Others had their own ideas. Brian Kirby wrote on Facebook that national politics made their way into the Las Cruces election. Republicans running for mayor and council seats all lost, badly. With the exception of Judge Melissa Miller-Byrnes, a Republican, all of Tuesday’s winners were Democrats.
“Three recent polls show that the majority of Americans believe that Republican congressional members are putting their own agendas ahead of the greater good,” Kirby wrote. “Locally, people have a negative view of the parenthetical R that appears before/after a politician’s name.”
Bob Cornelius, a Republican and former land commissioner candidate, noted the low voter turnout in writing on Facebook that it’s “hard to gauge the meaning of an election when such a small percentage took the time to vote in it.”
A very definite message
The only non-incumbent to be elected Tuesday, Gregory Z. Smith, who won the open District 2 seat on the City Council, said the incumbents’ victories “would seem to be an endorsement for their efforts.”

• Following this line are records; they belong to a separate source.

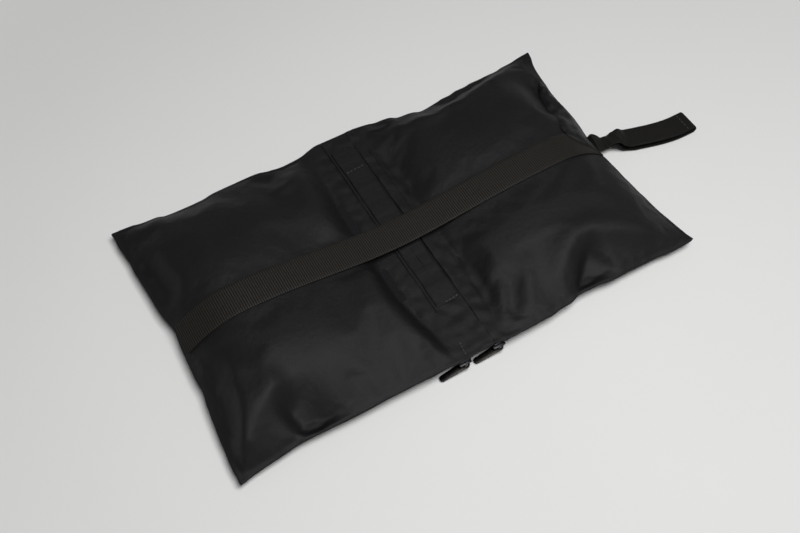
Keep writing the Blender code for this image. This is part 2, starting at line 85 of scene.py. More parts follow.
PANEL_START_X = 0.02515
BAND_END_Y = 0.135
BAND_TOP = 0.018
STRAP_WIDTH = 0.030
STRAP_THICK = 0.0016
STRAP_MID_TOP = 0.0275
STRAP_LIFT = 0.0004
STRAP_LEAVES_X = 0.125
LOOP_ROOT_Z = 0.0112
LOOP_ROOT_Y = 0.003
LOOP_ROOT_WIDTH = 0.022
LOOP_LENGTH = 0.109
LOOP_WIDTH = 0.024
LOOP_PINCH_WIDTH = 0.015
LOOP_THICK = 0.0014
LOOP_EYE = 0.0052
LOOP_END_Z = 0.0046
LOOP_END_Y = -0.015
LOOP_PINCH_SHARE = 0.16
LOOP_FLAT_SHARE = 0.36
LOOP_DRIFT_SHARE = 0.9

# Camera, solved from the bag's corners in the picture, about the band's middle
CAMERA_PLACE = Vector((-0.2654, -0.4183, 0.7467))
CAMERA_YAW = math.radians(32.16)
CAMERA_PITCH = math.radians(57.65)
CAMERA_ROLL = math.radians(2.07)
CAMERA_LENS = 42.85
CAMERA_SENSOR = 36

# Stage
BACKDROP = "#dededd"
FLOOR_REACH = 4
FLOOR_FADE = (0.35, 1.1)  # from the bag, where the floor passes into the backdrop
BACKDROP_TOP = 0.08  # height on the unit sphere where the pale backdrop ends
CEILING = "#38383a"
CEILING_START = 0.30
FILL = 0.10
KEY_PLACE = (0.12, -0.42, 1.45)
KEY_SIZE = (0.9, 0.7)
KEY_POWER = 22

# The covers' cloth
COVER_CELLS = (84, 112)
CROWDING = 0.45  # how far a grid's rows crowd towards the seams
LAP_X = 0.0125  # the two covers meet here, under the strip's right edge
LIP_X = 0.0212  # the bottom panels' inner edge, above the zip tapes
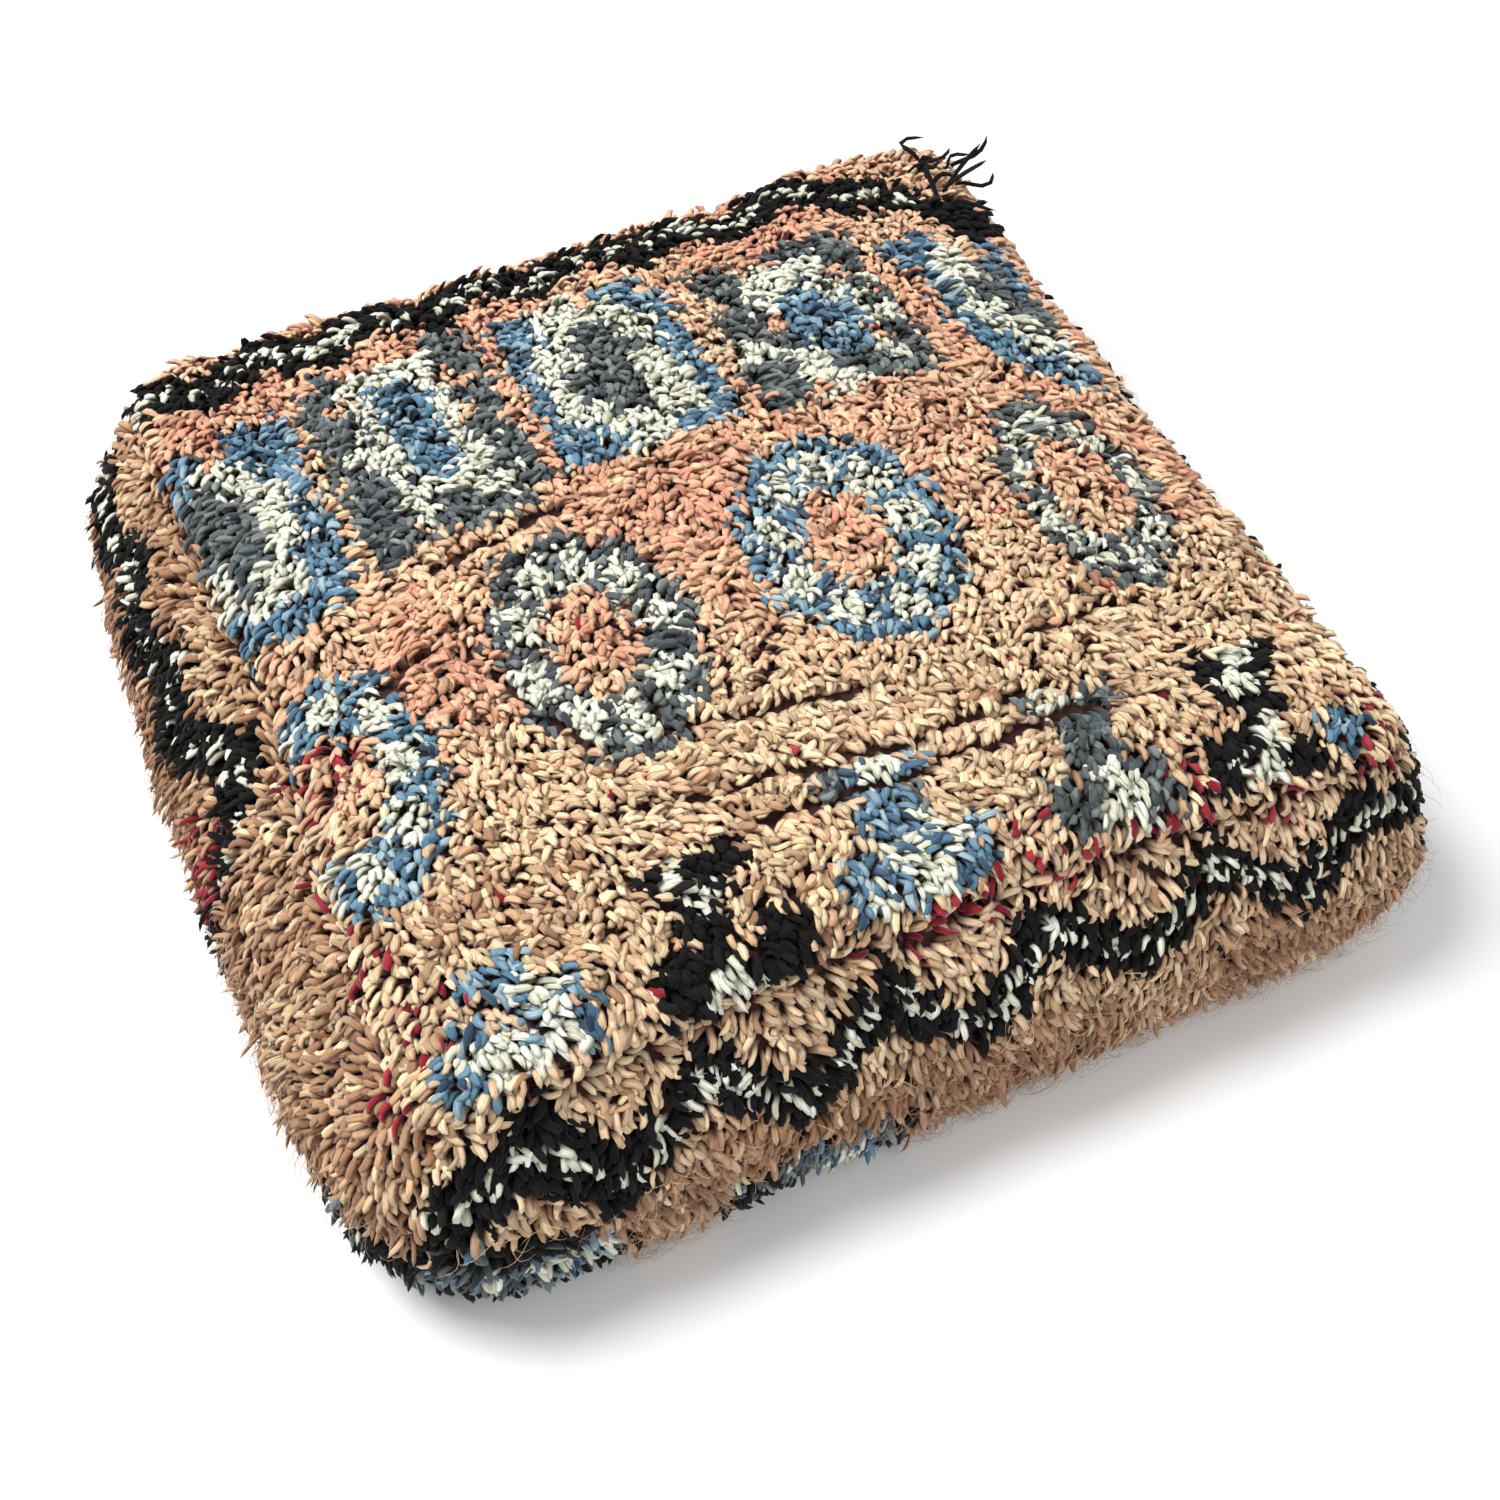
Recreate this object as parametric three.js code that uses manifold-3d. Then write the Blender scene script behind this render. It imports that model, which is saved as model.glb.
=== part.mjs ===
// A square floor cushion: a boxed cover of knotted-pile rug with a cotton base that zips open,
// around a sewn inner case full of stuffing. Millimetres, +Z up, the front panel faces -Y.
// The origin is on the floor, under the middle of the cushion.

import * as THREE from "three";
import { mergeVertices } from "three/addons/utils/BufferGeometryUtils.js";
import Module from "manifold-3d";

const wasm = await Module();
wasm.setup();

// Driving dimensions of the filled cushion.
const HALF_LENGTH = 274; // half of the plan along X at the seams, before the sides swell
const HALF_WIDTH = 274; // the same along Y
const CORNER_RADIUS = 42;
const SEAM_HEIGHT = 160; // the seam between the top panel and the side panels
const CROWN = 38; // how far the middle of the top panel stands above that seam
const CROWN_POWER = 0.36; // lower is flatter on top and steeper beside the seam
const SIDE_BULGE = 28; // the side panels stand out this far at every corner
const SIDE_SWELL = 7; // and this much more in the middle of a side
const WAIST = 12; // the top seam pulls in this far between two corners
const FOOT_OFFSET = 6; // the bottom seam stands out this far
const RUG_FOOT = 1; // lowest point of the rug panels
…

Smith replaces Dolores Connor, who gave up the seat to run against Miyagishima. Silva said Connor “was one of the hardest-working councilors” and will be missed.
Connor posted on Facebook that it takes “dedication and compassion to be a part of an election, and as we now can see, it can happen with those who turn out to vote.”
In Las Cruces, those who turned out to vote sent a very definite message about the city’s direction on Tuesday: Keep it up.
A prior version of this posting incorrectly stated that turnout was about 9,100 in Tuesday’s election.